» **Given data**
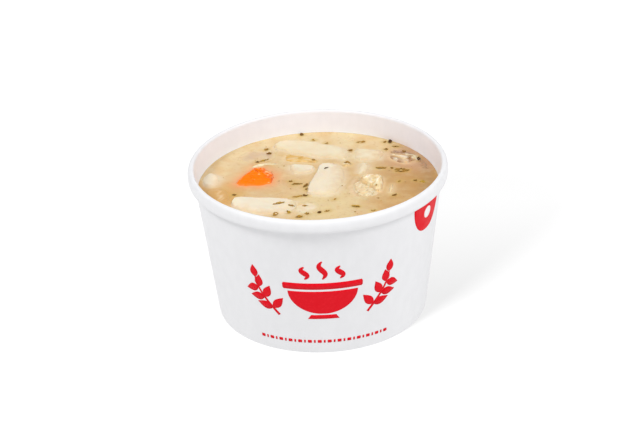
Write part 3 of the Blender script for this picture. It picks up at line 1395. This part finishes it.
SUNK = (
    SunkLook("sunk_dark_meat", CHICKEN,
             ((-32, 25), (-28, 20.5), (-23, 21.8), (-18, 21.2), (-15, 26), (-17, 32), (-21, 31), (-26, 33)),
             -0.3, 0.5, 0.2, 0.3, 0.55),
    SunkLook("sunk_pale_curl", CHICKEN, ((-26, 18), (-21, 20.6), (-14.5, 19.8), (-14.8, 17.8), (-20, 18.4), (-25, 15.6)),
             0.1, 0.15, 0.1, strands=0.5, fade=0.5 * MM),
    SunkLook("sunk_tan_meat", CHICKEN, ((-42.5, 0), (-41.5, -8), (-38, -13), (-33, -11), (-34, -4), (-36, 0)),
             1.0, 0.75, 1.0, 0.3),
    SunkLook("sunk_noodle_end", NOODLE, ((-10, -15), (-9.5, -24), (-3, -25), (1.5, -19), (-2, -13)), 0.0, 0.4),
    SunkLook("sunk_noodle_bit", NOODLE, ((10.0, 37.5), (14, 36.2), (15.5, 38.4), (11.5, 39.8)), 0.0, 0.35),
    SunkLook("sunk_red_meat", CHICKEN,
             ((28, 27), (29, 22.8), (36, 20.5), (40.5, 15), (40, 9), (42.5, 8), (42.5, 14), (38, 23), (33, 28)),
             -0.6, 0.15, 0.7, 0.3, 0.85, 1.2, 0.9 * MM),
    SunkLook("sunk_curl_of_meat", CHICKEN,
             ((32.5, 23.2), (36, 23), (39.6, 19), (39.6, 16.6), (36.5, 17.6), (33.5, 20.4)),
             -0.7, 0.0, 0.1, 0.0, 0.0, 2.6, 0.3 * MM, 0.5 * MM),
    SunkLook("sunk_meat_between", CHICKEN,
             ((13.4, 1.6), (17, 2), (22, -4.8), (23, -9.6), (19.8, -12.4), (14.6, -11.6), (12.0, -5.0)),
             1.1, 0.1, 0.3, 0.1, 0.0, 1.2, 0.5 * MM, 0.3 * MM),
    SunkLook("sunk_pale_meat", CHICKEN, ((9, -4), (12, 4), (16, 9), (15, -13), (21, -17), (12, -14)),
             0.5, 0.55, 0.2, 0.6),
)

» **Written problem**
Quote each line of the listing above exactly.

» **The completed task**
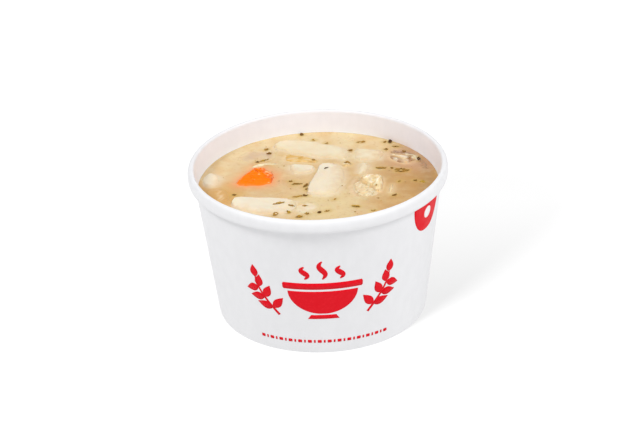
Write part 3 of the Blender script for this picture. It picks up at line 1395. This part finishes it.
SUNK = (
    SunkLook("sunk_dark_meat", CHICKEN,
             ((-32, 25), (-28, 20.5), (-23, 21.8), (-18, 21.2), (-15, 26), (-17, 32), (-21, 31), (-26, 33)),
             -0.3, 0.5, 0.2, 0.3, 0.55),
    SunkLook("sunk_pale_curl", CHICKEN, ((-26, 18), (-21, 20.6), (-14.5, 19.8), (-14.8, 17.8), (-20, 18.4), (-25, 15.6)),
             0.1, 0.15, 0.1, strands=0.5, fade=0.5 * MM),
    SunkLook("sunk_tan_meat", CHICKEN, ((-42.5, 0), (-41.5, -8), (-38, -13), (-33, -11), (-34, -4), (-36, 0)),
             1.0, 0.75, 1.0, 0.3),
    SunkLook("sunk_noodle_end", NOODLE, ((-10, -15), (-9.5, -24), (-3, -25), (1.5, -19), (-2, -13)), 0.0, 0.4),
    SunkLook("sunk_noodle_bit", NOODLE, ((10.0, 37.5), (14, 36.2), (15.5, 38.4), (11.5, 39.8)), 0.0, 0.35),
    SunkLook("sunk_red_meat", CHICKEN,
             ((28, 27), (29, 22.8), (36, 20.5), (40.5, 15), (40, 9), (42.5, 8), (42.5, 14), (38, 23), (33, 28)),
             -0.6, 0.15, 0.7, 0.3, 0.85, 1.2, 0.9 * MM),
    SunkLook("sunk_curl_of_meat", CHICKEN,
             ((32.5, 23.2), (36, 23), (39.6, 19), (39.6, 16.6), (36.5, 17.6), (33.5, 20.4)),
             -0.7, 0.0, 0.1, 0.0, 0.0, 2.6, 0.3 * MM, 0.5 * MM),
    SunkLook("sunk_meat_between", CHICKEN,
             ((13.4, 1.6), (17, 2), (22, -4.8), (23, -9.6), (19.8, -12.4), (14.6, -11.6), (12.0, -5.0)),
             1.1, 0.1, 0.3, 0.1, 0.0, 1.2, 0.5 * MM, 0.3 * MM),
    SunkLook("sunk_pale_meat", CHICKEN, ((9, -4), (12, 4), (16, 9), (15, -13), (21, -17), (12, -14)),
             0.5, 0.55, 0.2, 0.6),
)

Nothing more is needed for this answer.